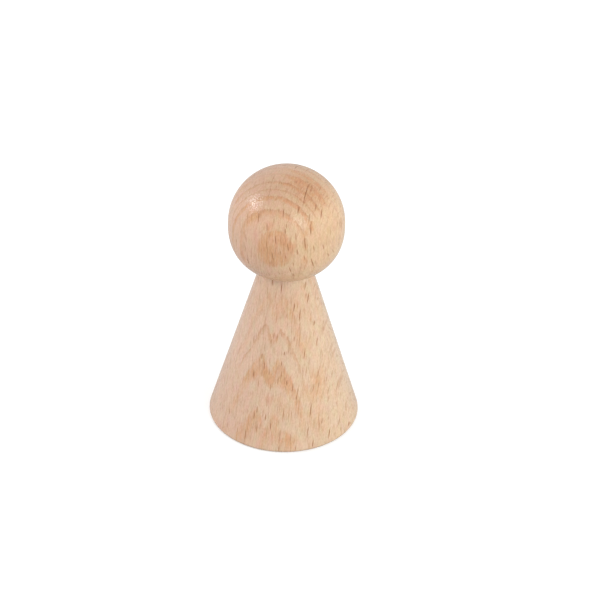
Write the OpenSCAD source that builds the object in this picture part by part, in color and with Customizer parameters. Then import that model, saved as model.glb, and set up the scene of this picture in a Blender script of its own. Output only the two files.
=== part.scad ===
// Turned peg doll: a ball head on a cone body, joined by a hidden dowel pin.
// The origin is the centre of the underside and +Z points up through the head.

/* [Head] */
// Diameter of the ball at its widest
head_d = 20.2; // [17:0.1:24]
// Height of the head from its seat to its crown
head_h = 19.1; // [17.5:0.1:24]
// Height of the short straight band round the widest part of the ball
head_band_h = 0.8; // [0.2:0.1:2]
// Angle below the widest part at which the ball begins to draw in towards the neck, in degrees
draw_in_start = 15; // [5:1:25]

/* [Body] */
// Height of the body from its underside to the seat of the head
body_h = 30.9; // [24:0.1:60]
// Diameter of the body just above its underside, at its widest
base_d = 26.4; // [20:0.1:40]
// Radius of the rounded edge round the underside
edge_r = 0.5; // [0.2:0.1:1.5]
// Diameter of the neck, where the seats of the head and the body meet
neck_d = 8.9; // [7.6:0.1:12]

/* [Dowel pin] */
// Diameter of the pin
pin_d = 5; // [4:0.1:6]
// Length of the pin, half of it in the head and half in the body
pin_l = 20; // [10:0.5:24]
// Chamfer at each end of the pin
pin_chamfer = 0.6; // [0.2:0.1:1]
// Number of glue grooves along the pin
groove_count = 8; // [4:1:10]
// Radius of each glue groove
groove_r = 0.3; // [0.1:0.05:0.4]
// Play between the pin and the wall of its sockets
pin_play = 0.05; // [0.02:0.01:0.2]
// Room for glue between each end of the pin and the bottom of its socket
glue_room = 0.5; // [0.2:0.1:1]

/* [Hidden] */
$fn = 96;

// Angle between neighbouring points of an arc, in degrees
arc_step = 3;

// How far a cutting shape runs past the face that it cuts
overrun = 1;

head_r = head_d / 2;
neck_r = neck_d / 2;
pin_r = pin_d / 2;
total_h = body_h + head_h;
socket_r = pin_r + pin_play;
socket_depth = pin_l / 2 + glue_room;

// Centre of the upper half of the ball, with the straight band below it
upper_z = total_h - head_r;
lower_z = upper_z - head_band_h;

// Rim of the neck in the profile plane, where the head's underside and the body's flank both end
neck_rim = [neck_r, body_h];

// The arc that draws the ball in leaves the ball without a corner and runs down to the neck's rim
draw_in_dir = [cos(draw_in_start), -sin(draw_in_start)];
draw_in_point = [0, lower_z] + head_r * draw_in_dir;
draw_in_chord = draw_in_point - neck_rim;
draw_in_r = draw_in_chord * draw_in_chord / (2 * draw_in_chord * draw_in_dir);
draw_in_centre = draw_in_point - draw_in_r * draw_in_dir;

// Centre of the rounded edge in the profile plane
edge_centre = [base_d / 2 - edge_r, edge_r];

// Direction square to the body's flank, which runs from the neck's rim to touch the rounded edge
flank_normal = direction(edge_centre, neck_rim) - acos(edge_r / norm(neck_rim - edge_centre));

// Direction from one point of the profile plane to another
function direction(from, to) = atan2(to.y - from.y, to.x - from.x);

// Points along an arc between two directions, in even steps of about arc_step
function arc_points(centre, radius, from_angle, to_angle) =
    let (
        turn = to_angle - from_angle,
        count = ceil(abs(turn) / arc_step)
    )
    [for (i = [0 : count])
        let (angle = from_angle + turn * i / count)
        centre + radius * [cos(angle), sin(angle)]];

// Outline of the head from its crown, down its side and along its seat
head_outline = concat(
    arc_points([0, upper_z], head_r, 90, 0),
    arc_points([0, lower_z], head_r, 0, -draw_in_start),
    arc_points(draw_in_centre, draw_in_r, -draw_in_start, direction(draw_in_centre, neck_rim)),
    [[0, body_h]]
);

// Outline of the body from the middle of its underside, up its flank and along its seat
body_outline = concat(
    [[0, 0]],
    arc_points(edge_centre, edge_r, -90, flank_normal),
    [neck_rim, [0, body_h]]
);

// Blind socket for the pin; it runs down from the seat where side is -1 and up where side is 1
module pin_socket(side) {
    middle_z = body_h + side * (socket_depth - overrun) / 2;
    translate([0, 0, middle_z]) cylinder(h = socket_depth + overrun, r = socket_r, center = true);
}

module body() {
    color("burlywood")
    difference() {
        rotate_extrude() polygon(body_outline);
        pin_socket(-1);
    }
}

module head() {
    color("tan")
    difference() {
        rotate_extrude() polygon(head_outline);
        pin_socket(1);
    }
}

// Half of the pin's profile is a straight side with a chamfer at each end
module pin_blank() {
    half_l = pin_l / 2;
    rotate_extrude()
        polygon([
            [0, -half_l],
            [pin_r - pin_chamfer, -half_l],
            [pin_r, -half_l + pin_chamfer],
            [pin_r, half_l - pin_chamfer],
            [pin_r - pin_chamfer, half_l],
            [0, half_l]
        ]);
}

module glue_grooves() {
    for (i = [0 : groove_count - 1])
        rotate(i * 360 / groove_count)
            translate([pin_r, 0, 0])
                cylinder(h = pin_l + 2 * overrun, r = groove_r, center = true, $fn = 24);
}

module neck_dowel() {
    color("wheat")
    translate([0, 0, body_h])
        difference() {
            pin_blank();
            glue_grooves();
        }
}

body();
head();
neck_dowel();
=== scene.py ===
"""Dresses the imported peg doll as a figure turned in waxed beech, and sets up its camera, lamps and floor.

Meshes are in metres. The wood's pattern is in millimetres, in the wood's own directions: across the rays,
away from the heart and along the fibres. The head and the body were cut from one length of wood, so one
pattern runs through both.
"""
import logging
import math
from dataclasses import dataclass
from enum import Enum

import bpy
import numpy as np
from mathutils import Matrix, Vector
from numpy.typing import NDArray


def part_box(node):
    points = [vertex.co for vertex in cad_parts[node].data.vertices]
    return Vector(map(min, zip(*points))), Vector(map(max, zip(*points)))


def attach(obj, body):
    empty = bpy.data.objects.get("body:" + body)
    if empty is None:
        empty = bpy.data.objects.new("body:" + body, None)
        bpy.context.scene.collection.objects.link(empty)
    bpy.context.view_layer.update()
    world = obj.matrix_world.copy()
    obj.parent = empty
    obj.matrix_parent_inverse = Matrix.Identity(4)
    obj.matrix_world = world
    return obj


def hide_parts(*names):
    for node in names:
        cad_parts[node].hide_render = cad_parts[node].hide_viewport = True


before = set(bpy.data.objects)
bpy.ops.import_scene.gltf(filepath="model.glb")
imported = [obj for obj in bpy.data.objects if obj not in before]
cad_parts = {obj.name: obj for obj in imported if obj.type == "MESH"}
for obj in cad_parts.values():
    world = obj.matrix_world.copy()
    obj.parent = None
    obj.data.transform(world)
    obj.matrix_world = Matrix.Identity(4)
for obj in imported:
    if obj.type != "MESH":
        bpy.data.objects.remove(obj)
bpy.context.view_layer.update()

Array = NDArray[np.float64]
Colour = tuple[float, float, float, float]
Triple = tuple[float, float, float]
Socket = bpy.types.NodeSocket
Input = bpy.types.NodeSocket | float | tuple[float, ...]

LOG = logging.getLogger("peg_doll")
MM = 0.001
WHITE: Colour = (1.0, 1.0, 1.0, 1.0)

# the seat between the head and the body, in millimetres
SEAT_HEIGHT = 30.9
NECK_RADIUS = 4.45

# points of a profile that lie closer than this are one point, in millimetres
SAME_POINT = 1e-6
# edges sharper than this stay sharp in the shading, in degrees
SHARP_ANGLE = 30.0
# Blender reads a colour ramp at places this many steps apart from end to end
RAMP_STEPS = 255
# share of a step by which a stop comes before its place, so that the place itself reads it
STOP_LEAD = 0.2
# a marked fleck's seen length over the distance from its middle to its tip
SEEN_LENGTH = 1.55


def srgb(red: float, green: float, blue: float) -> Colour:
    """A colour written as it looks on a screen, made linear.

    A share up to 0.04045 is divided by 12.92. A greater one becomes (share + 0.055) / 1.055, to the
    power 2.4.

    Args:
        red: Red from 0 to 255.
        green: Green from 0 to 255.
        blue: Blue from 0 to 255.

    Returns:
        The linear colour with an alpha of 1.
    """
    share = np.array((red, green, blue)) / 255.0
    linear = np.where(share <= 0.04045, share / 12.92, ((share + 0.055) / 1.055) ** 2.4)
    return (float(linear[0]), float(linear[1]), float(linear[2]), 1.0)


def arc(centre: tuple[float, float], radius: float, start: float, end: float, count: int) -> Array:
    """Points of a circle's arc in the profile plane.

    Each point is the centre plus the radius times (cos t, sin t), with t in even steps from start to end.

    Args:
        centre: The circle's centre, as radius and height.
        radius: The circle's radius.
        start: First direction, in degrees.
        end: Last direction, in degrees.
        count: Number of points.

    Returns:
        The points, one row each.
    """
    turn = np.linspace(math.radians(start), math.radians(end), count)
    return np.array(centre) + radius * np.column_stack((np.cos(turn), np.sin(turn)))


def straight(start: tuple[float, float], end: tuple[float, float], count: int) -> Array:
    """Points at even steps along a straight line in the profile plane, each a radius and a height."""
    return np.linspace(start, end, count)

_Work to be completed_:
Transcribe, exactly and exclusively, the run of lines that opens with the line bearing "for (i = [0 : groove_count - 1])" and closes with the line bearing "from enum import Enum".

_Task answer_:
    for (i = [0 : groove_count - 1])
        rotate(i * 360 / groove_count)
            translate([pin_r, 0, 0])
                cylinder(h = pin_l + 2 * overrun, r = groove_r, center = true, $fn = 24);
}

module neck_dowel() {
    color("wheat")
    translate([0, 0, body_h])
        difference() {
            pin_blank();
            glue_grooves();
        }
}

body();
head();
neck_dowel();
=== scene.py ===
"""Dresses the imported peg doll as a figure turned in waxed beech, and sets up its camera, lamps and floor.

Meshes are in metres. The wood's pattern is in millimetres, in the wood's own directions: across the rays,
away from the heart and along the fibres. The head and the body were cut from one length of wood, so one
pattern runs through both.
"""
import logging
import math
from dataclasses import dataclass
from enum import Enum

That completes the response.